Understanding Your P&L: A Guide for Non-Financial Owners and Operators

You didn’t start your business to become a finance expert—but if you want to make smart decisions and grow sustainably, you need to understand your Profit & Loss Statement (P&L).

Depending on your business, your P&L might have 5 lines or 50. Either way, it can feel overwhelming—like you’re supposed to suddenly know what all these numbers mean. Let’s take that pressure off.

You don’t need to master every line overnight. You just need to know how to read your P&L well enough to spot what’s healthy, what’s risky, and what needs your attention.

Start by getting familiar with your biggest income and biggest expenses. Once you understand what drives those numbers, you’ll start seeing patterns—and those patterns help you lead your business with more confidence.

  1. What As a P&L, really?

Think of your P&L like a report card for your business over a specific period of time—usually monthly, quarterly, or yearly.

It shows:

  • How much money you brought in (revenue)

  • How much it cost to run your business (expenses)

  • And what was left over at the end (profit—or not)


2. A Simple Breakdown: What the Lines Mean

Your P&L is a structured snapshot of how your business earns and spends money. Here are the key lines to know:

  • Revenue – All the money you earned before expenses

  • Cost of Goods Sold (COGS) – What it costs to deliver your service or product

  • Gross Profit – Revenue minus COGS (aka, what’s left before overhead)

  • Operating Expenses – Rent, salaries, software, marketing, etc.

  • Net Profit – The money left after all bills are paid (your “bottom line”)

💡 A quick note on control:

Not all costs are created equal. Some line items—like rent or software subscriptions—are non-controllable in the short term. Others—like labor, marketing spend, or inventory—are controllable and can be adjusted, optimized, or restructured based on business needs.

Understanding which costs are flexible helps you make more strategic decisions as you work toward profitability.


3. P&L Priorities for Owners and Operators

Once you understand the basic structure of your P&L, the next step is to zoom in on what matters most right now.

Start by asking:

  • What’s my biggest source of income?

  • What’s my biggest expense category?

These are your performance anchors—they have the greatest impact on your bottom line. Your goal isn’t just to track them—it’s to understand what drives them.

👉 Example:

If labor is your biggest cost, don’t jump straight to cutting hours or headcount. Instead, go back to your why—what kind of experience or outcome are you trying to create for your customers? What does excellence look like, and what does it actually take to deliver that?

Now look at your team. Are they set up to deliver on that experience in the most efficient way? Are there gaps in workflow, clarity, or training that could be optimized before cutting back?

💡 Mindset shift:

It’s tempting to cut your way to profitability, but you can’t save your way there—not sustainably.
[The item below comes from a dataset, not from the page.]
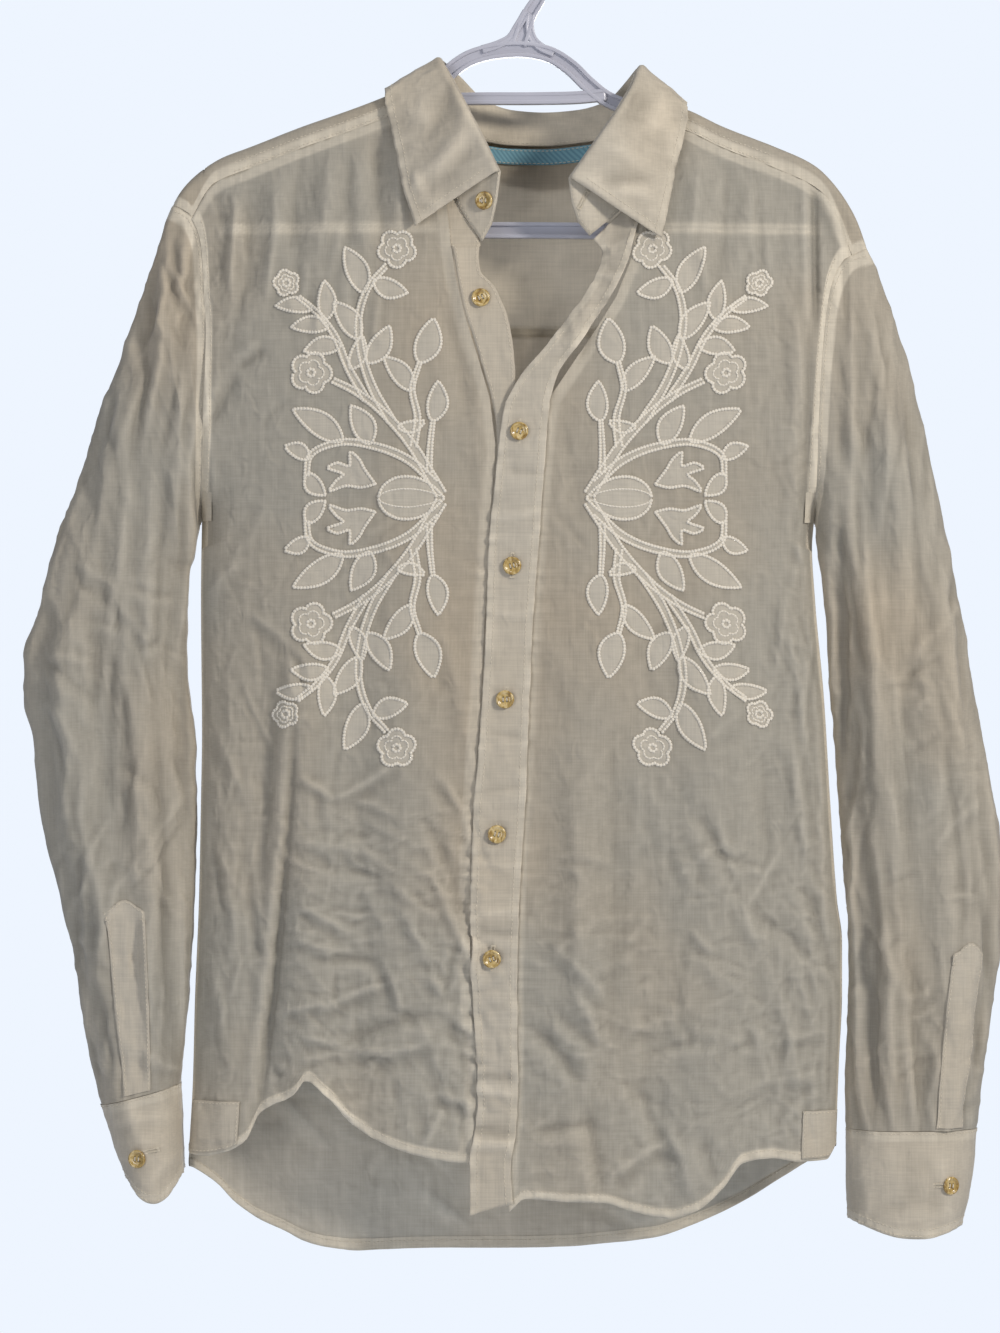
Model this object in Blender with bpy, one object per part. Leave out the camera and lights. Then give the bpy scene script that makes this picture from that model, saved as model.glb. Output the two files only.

Instead, focus on improving the efficiency, reliability, and output of your biggest cost drivers. Optimizing beats slashing.

And on the revenue side, look at your most consistent income sources—like recurring services or memberships.

  • Are they healthy?

  • Are they scalable?

  • Is there churn you’re not catching early?

Understanding your P&L starts with knowing what’s moving the numbers—and which levers you can actually pull to improve them.


4. Turning Insight Into Action

Once you’ve identified your biggest income and expense drivers, you can start using your P&L to inform smarter, more confident decisions—decisions that grow your business without guessing.

Here are just a few examples of what your P&L can help guide:

  • Deciding when (or if) you can afford to hire - based on how your labor costs are trending as a % of revenue

  • Evaluating the profitability of a new service - by modeling expected revenue vs. delivery costs and overhead

  • Spotting cost creep before it quietly eats into your margin - like rising software fees, overtime hours, or supply waste that chip away at margins

  • Identifying areas for reinvestment that support long-term growth - such as boosting marketing spend when acquisition cost is healthy

  • Tracking whether efficiencies are actually improving your bottom line - like reducing class setup time or renegotiating vendor contracts

The P&L helps you shift from gut instinct to data-backed decision-making—and that’s where real momentum comes from.


5. Habits That Help

  • Review your P&L every month—even if it’s just for 15 minutes.

  • Don’t glaze over the numbers—every dollar matters. Become an expert by asking questions. Look for trends, seek out resources, and dig into what behaviors drive each line.

  • Pair it with your budget or forecast to see how you’re tracking.

  • If you outsource bookkeeping, still review the report. You can delegate the work—but not the understanding. Review it with fresh eyes and be prepared to ask tough questions.

You don’t have to love numbers to be a great business owner. But the more familiar you are with your P&L, the more clear-headed you’ll feel when it’s time to make decisions. Start small. Focus on your biggest income and expenses. Ask what’s driving them. That’s how financial literacy begins—and how smart growth gets built.